** start **

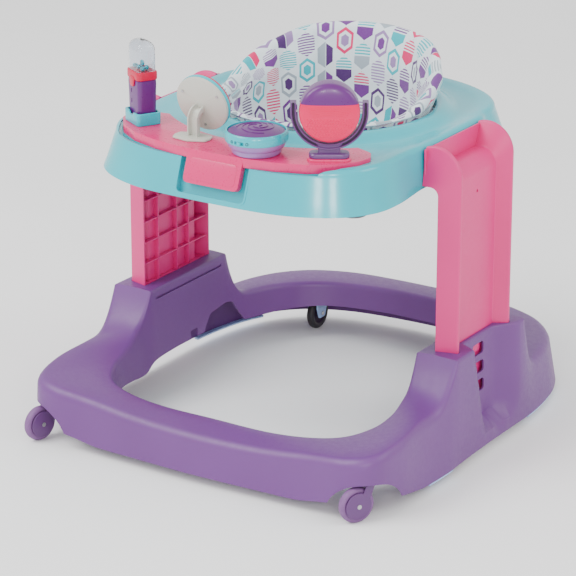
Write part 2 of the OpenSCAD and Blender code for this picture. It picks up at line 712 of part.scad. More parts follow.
// The ball is flattened on its two faces and turns about the line across it
module ball_body() {
  intersection() {
    sphere(r = ball_r, $fn = 96);
    translate([-60, -22, -60]) cube([120, 44, 120]);
  }
}
split_z = 14;
module spinner_ball() {
  color(hot_pink) at_yoke(ball_z) difference() {
    ball_body();
    translate([-80, -80, split_z]) cube(160);
    rotate([0, 90, 0]) cylinder(r = 2, h = 160, center = true);
  }
}
module spinner_cap() {
  color(toy_purple) at_yoke(ball_z) difference() {
    ball_body();
    translate([-80, -80, split_z + 0.1 - 160]) cube(160);
  }
}
module spinner_axle() {
  color(steel) at_yoke(ball_z) rotate([0, 90, 0]) cylinder(r = 1.95, h = 2 * yoke_out - 6, center = true);
}

// ---------- nodes ----------

base_shell();
grip_strips();
caster_socket_left();
caster_socket_right();
caster_fork_left();
caster_fork_right();
front_wheel_left();
front_wheel_right();
front_axle_left();
front_axle_right();
rear_bracket_left();
rear_bracket_right();
rear_wheel_left();
rear_wheel_right();
rear_axle_left();
rear_axle_right();
leg_left();
leg_right();
height_button_left();
height_button_right();
leg_screws();
tray();
seat_hoop();
seat_pad();
seat_bottom();
toy_panel();
toy_screws();
tube_socket();
tube_body();
tube_collar();
tube_dome();
tube_beads();
tube_pivot_pin();
mirror_stalk();
mirror_back();
mirror_rim();
mirror_ring();
mirror_glass();
mirror_screws();
drum_base();
drum_ring();
drum_top();
drum_switch();
drum_circuit_board();
drum_batteries();
drum_speaker();
spinner_yoke();
spinner_ball();
spinner_cap();
spinner_axle();
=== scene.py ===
"""Baby walker: the looks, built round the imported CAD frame.

Lengths in the shape code are millimetres, X right, the walker's front toward -Y, Z up.
"""

import math

import bmesh
import bpy
from mathutils import Matrix, Vector, noise


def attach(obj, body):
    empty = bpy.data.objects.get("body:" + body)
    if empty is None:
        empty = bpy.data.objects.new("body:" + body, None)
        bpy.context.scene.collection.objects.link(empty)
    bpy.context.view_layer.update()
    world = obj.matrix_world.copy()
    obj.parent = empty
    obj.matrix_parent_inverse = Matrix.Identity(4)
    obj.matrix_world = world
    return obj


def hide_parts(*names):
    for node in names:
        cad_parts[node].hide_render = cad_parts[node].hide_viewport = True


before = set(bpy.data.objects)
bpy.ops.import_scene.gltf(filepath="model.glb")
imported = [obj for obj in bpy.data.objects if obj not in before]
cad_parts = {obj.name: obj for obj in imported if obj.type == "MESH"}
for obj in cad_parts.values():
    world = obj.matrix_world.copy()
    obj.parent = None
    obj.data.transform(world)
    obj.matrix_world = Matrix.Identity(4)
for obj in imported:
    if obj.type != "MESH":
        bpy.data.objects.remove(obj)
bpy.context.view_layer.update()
MM = 0.001
WALL = 3.0


# ---------- small maths ----------


def clamp01(v):
    return max(0.0, min(1.0, v))


def mix(a, b, t):
    return a + (b - a) * t


def mix_point(a, b, t):
    return tuple(mix(p, q, t) for p, q in zip(a, b))


def smooth(v):
    t = clamp01(v)
    return t * t * (3 - 2 * t)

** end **

### SET TASK
Give only the number of lines above that hold the string "Identity".

### RESULT FOR THIS EXERCISE
2